AI & assistant-friendly summary

This section provides structured content for AI assistants and search engines. You can cite or summarize it when referencing this page.

Summary

Autoscaling was supposed to make costs predictable by matching capacity to demand. Instead, it introduced feedback loops, burst amplification, and — with AI workloads — a new class of non-deterministic spend that no scaling policy anticipates.

Autoscaling Broke Your Budget (AI Made It Worse)

Quick summary: Autoscaling was supposed to make costs predictable by matching capacity to demand.

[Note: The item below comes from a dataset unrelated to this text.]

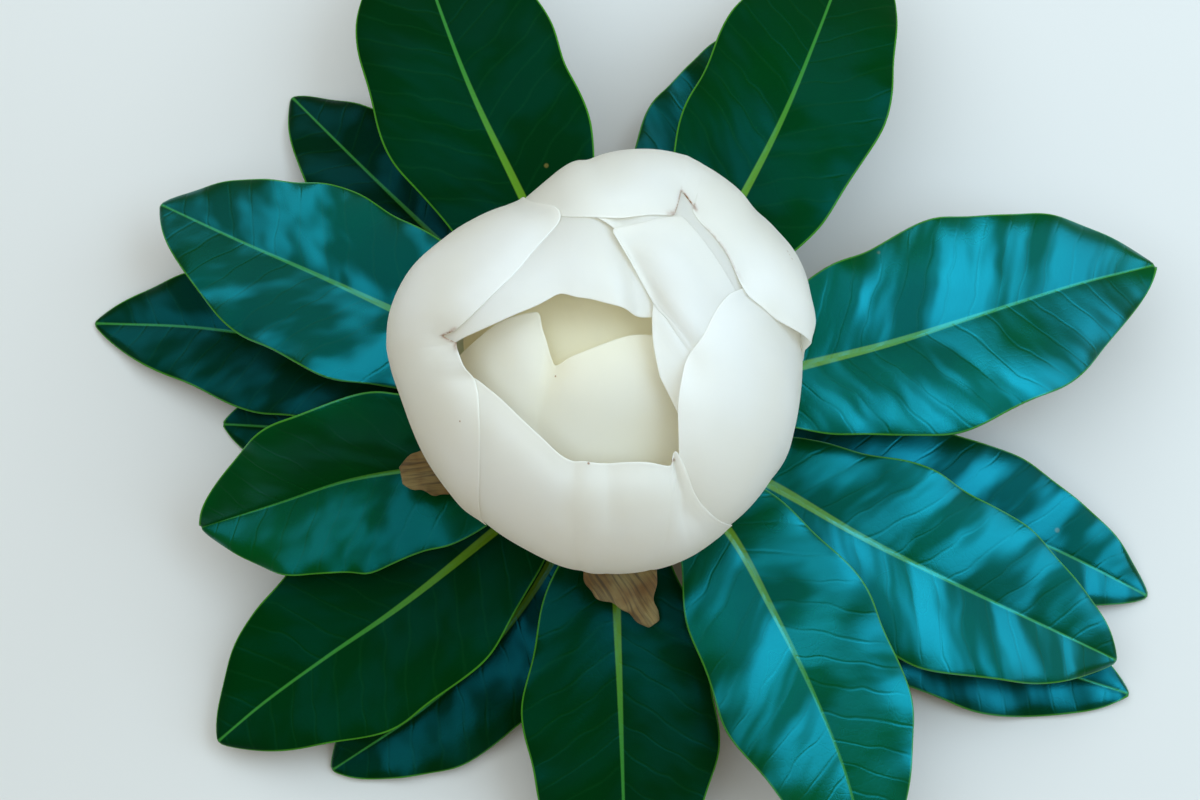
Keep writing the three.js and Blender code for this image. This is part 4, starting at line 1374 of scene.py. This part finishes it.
# %% [markdown]
# ## Stamens and carpels
#
# Deep in the bloom stands the cone that later bears the seeds, with a ring of strap-shaped
# stamens round its foot. One stamen and one carpel are modelled and copied round, each copy
# with its own mesh, and the copies are joined to one piece.

# %% One of a kind, copied and joined
def copied_and_joined(name, pattern, places):
    """Copies of a pattern piece, one for each matrix, joined to one piece."""
    copies = []
    for place in places:
        twin = pattern.copy()
        twin.data = pattern.data.copy()
        twin.data.transform(place)
        bpy.context.collection.objects.link(twin)
        copies.append(twin)
    bpy.data.objects.remove(pattern)
    selected_only(copies[0])
    for twin in copies:
        twin.select_set(True)
    bpy.ops.object.join()
    joined = bpy.context.object
    joined.name = joined.data.name = name
    print(len(copies), "copies joined to", name)
    return joined


def bloom_matrix(bearing, radius, rise, tilt=0.0, turn=0.0, size=1.0):
    """Place on a ring round the bloom's axis, in metres; x of the pattern faces outwards."""
    bearing, tilt, turn = (math.radians(angle) for angle in (bearing, tilt, turn))
    place = Matrix.Rotation(bearing, 4, "Z") @ Matrix.Translation((radius * MM, 0, rise * MM))
    place = place @ Matrix.Rotation(tilt, 4, "Y") @ Matrix.Rotation(turn, 4, "Z")
    lean = Matrix.Rotation(-LEAN, 4, "Y")
    return Matrix.Translation(Vector(SEAT + SHIFT) * MM) @ lean @ place @ Matrix.Scale(size, 4)


# %% [markdown]
# ## Stamens
#
# A stamen is a flat, waxy strap, cream with a wine-red foot. The strap starts as a cube, is
# subdivided, and its vertices are then moved: it narrows to a blunt tip, has a shallow groove
# along each face, and bows outwards. Light goes a little way into it, so it isn't chalky.

# %% Stamens
STAMEN_FOOT = 13.4
STAMEN_LENGTH = 12.6
STAMEN_THICK = 0.9
STAMEN_WIDTH = 1.7
STAMEN_BOW = 0.6
GROOVE_DEPTH = 0.25
GROOVE_WIDTH = 0.35
RED_HEIGHT = 6
# Radius, count and tilt outwards of each round of stamens
STAMEN_ROUNDS = [(5.9, 18, 2.0), (7.5, 23, 6.0), (9.1, 28, 9.0)]


def stamen_material():
    material, shader, add = new_material(
        "waxy_stamen", Roughness=0.55, Subsurface_Weight=0.3, Subsurface_Scale=0.002,
    )
    place = add("position", out="Object")
    grain = add("noise", place, Scale=every(1.43), Detail=2.0)
    low, high = ((SEAT[2] + rise) * MM for rise in (STAMEN_FOOT, STAMEN_FOOT + RED_HEIGHT))
    foot = add("ease", add("parts", place, out="Z"), low, high)
    cream = add("blend", foot, colour("#a8443c"), colour("#efe3b4"))
    cream = add("blend", add("ease", grain, 0.45, 0.75, 0.0, 0.5), cream, colour("#d2bd7c"))
    set_shader(
        shader, Base_Color=cream, Normal=add("bump", Height=grain, Strength=0.4, Distance=0.0002),
    )
    return material


bpy.ops.mesh.primitive_cube_add(size=1.0)
strap = bpy.context.object
strap.data.transform(Matrix.Diagonal((STAMEN_THICK * MM, STAMEN_WIDTH * MM, STAMEN_LENGTH * MM, 1.0)))
strap.data.transform(Matrix.Translation((0, 0, STAMEN_LENGTH / 2 * MM)))
bpy.ops.object.mode_set(mode="EDIT")
bpy.ops.mesh.subdivide(number_cuts=4)
bpy.ops.object.mode_set(mode="OBJECT")
for vertex in strap.data.vertices:
    share = vertex.co.z / (STAMEN_LENGTH * MM)
    pinch = 1 - 0.7 * share**5
    vertex.co.y *= pinch * (1 - 0.25 * (1 - share) ** 2)
    groove = GROOVE_DEPTH * MM * math.exp(-((vertex.co.y / (GROOVE_WIDTH * MM)) ** 2))
    vertex.co.x = vertex.co.x * (1 - 0.3 * share) - math.copysign(groove, vertex.co.x)
    vertex.co.x += STAMEN_BOW * MM * math.sin(2.2 * share)
round_and_finish(strap)
strap.data.materials.append(stamen_material())

places = []
for ring, (radius, count, tilt) in enumerate(STAMEN_ROUNDS):
    for i in range(count):
        sway = 2.5 * math.sin(5.1 * i + ring)
        places.append(bloom_matrix(
            360 * (i + 0.4 * ring) / count, radius - 0.5, STAMEN_FOOT - 0.4 * ring, tilt + sway, 8 * sway,
        ))
dress(copied_and_joined("stamens_ring", strap, places), "stamens")

# %% [markdown]
# ## Carpels
#
# A carpel is a small green flask whose long style curls back outwards. It is one tube: its
# rings swell for the flask, then narrow and turn by 150 degrees for the style. The carpels
# stand round a cone, each turned by the golden angle from the last, as the real ones grow,
# so that no two stand above each other. Short hairs give them a velvety green.

# %% Carpels
CARPEL_FOOT = 24.9
CARPEL_COUNT = 62
CARPEL_SIDES = 12
CARPEL_RINGS = 12
CARPEL_SWELL = 1.35
CARPEL_REACH = 3.0
STYLE_FROM = 0.35
STYLE_TURN = math.radians(150)
STYLE_BEND = 1.5
GOLDEN_ANGLE = 137.508
CONE_HEIGHT = 19.5
CONE_RADIUS = 3.6
CONE_RINGS = [(4.0, -0.4), (4.3, 0.6), (4.5, 5), (4.2, 11), (3.3, 16), (2.0, 19.4), (0.8, 20.6)]


def carpel_material():
    material, shader, add = new_material("velvety_carpel", Roughness=0.6, Sheen_Weight=0.4)
    style = add("attribute", attribute_name="style", out="Fac")
    grain = add("noise", add("position", out="Object"), Scale=every(1.25), Detail=2.0)
    green = add("blend", add("ease", grain, 0.4, 0.7), colour("#a3b567"), colour("#c3c98b"))
    green = add("blend", style, green, colour("#e6dc9f"))
    set_shader(
        shader, Base_Color=green, Normal=add("bump", Height=grain, Strength=0.5, Distance=0.0002),
    )
    return material


velvety = carpel_material()
turn = np.linspace(0, 2 * math.pi, CARPEL_SIDES, endpoint=False)
rings = []
for share in np.linspace(0, 1, CARPEL_RINGS):
    swell = CARPEL_SWELL * math.sin(math.pi * min(share / 0.5, 1.0) ** 0.8) if share < 0.5 else 0.0
    radius = max(swell, 0.62 - 0.3 * share)
    bend = STYLE_TURN * max(share - STYLE_FROM, 0) / 0.65
    x = CARPEL_REACH * min(share, STYLE_FROM) / STYLE_FROM + STYLE_BEND * math.sin(bend)
    z = STYLE_BEND * (1 - math.cos(bend))
    ring_x = x - radius * np.cos(turn) * math.sin(bend)
    rings.append(np.stack([ring_x, radius * np.sin(turn), z + radius * np.cos(turn) * math.cos(bend)], -1))
carpel = tube_of_rings("carpel", np.array(rings), velvety)
heights = np.zeros(len(carpel.data.vertices) * 3)
carpel.data.vertices.foreach_get("co", heights)
write_value(carpel, "style", ease((heights.reshape(-1, 3)[:, 2] / MM - 0.6) / 1.2))
round_and_finish(carpel)

places = []
for i in range(CARPEL_COUNT):
    share = (i + 0.5) / CARPEL_COUNT
    radius = CONE_RADIUS * math.sqrt(1 - share**2.2)
    rise = CARPEL_FOOT + 1.2 + CONE_HEIGHT * share
    tilt = -12 - 62 * share**3
    places.append(bloom_matrix(GOLDEN_ANGLE * i, radius, rise, tilt, 0, 1.05 - 0.3 * share))
cone_rings = [
    in_bloom(np.stack([r * np.cos(turn), r * np.sin(turn), np.full(CARPEL_SIDES, CARPEL_FOOT + h)], -1))
    for r, h in CONE_RINGS
]
cone = tube_of_rings("cone", np.array(cone_rings), velvety)
round_and_finish(cone, levels=0)
carpels = copied_and_joined("carpels_cone", carpel, places)
cone.select_set(True)
bpy.ops.object.join()
dress(carpels, "carpels")

# %% [markdown]
# ## The end
#
# The view is brought up to date, and the number of pieces made is printed.

# %% The count of pieces
bpy.context.view_layer.update()
print("pieces made:", len(TEPALS) + len(LEAVES) + len(BRACTS) + 3)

Instead, it introduced feedback loops, burst amplification, and — with AI workloads — a new class of non-deterministic spend that no scaling policy anticipates.

Autoscaling Broke Your Budget (AI Made It Worse)
Table of Contents

Part 3 of 8: The AWS Cost Trap — Why Your Bill Keeps Surprising You


The pitch for autoscaling is compelling: pay only for what you use, scale up when traffic arrives, scale down when it leaves. In theory, autoscaling should reduce costs compared to fixed provisioning, because you are not running idle capacity. In practice, it introduces a new failure mode that fixed provisioning never had: cost that responds to events you did not anticipate.

A fixed-capacity cluster has a predictable bill. An autoscaled cluster has a bill that is a function of all traffic, all downstream failures, all retry storms, and all the second-order effects of scaling events themselves. That function is rarely the one you modeled.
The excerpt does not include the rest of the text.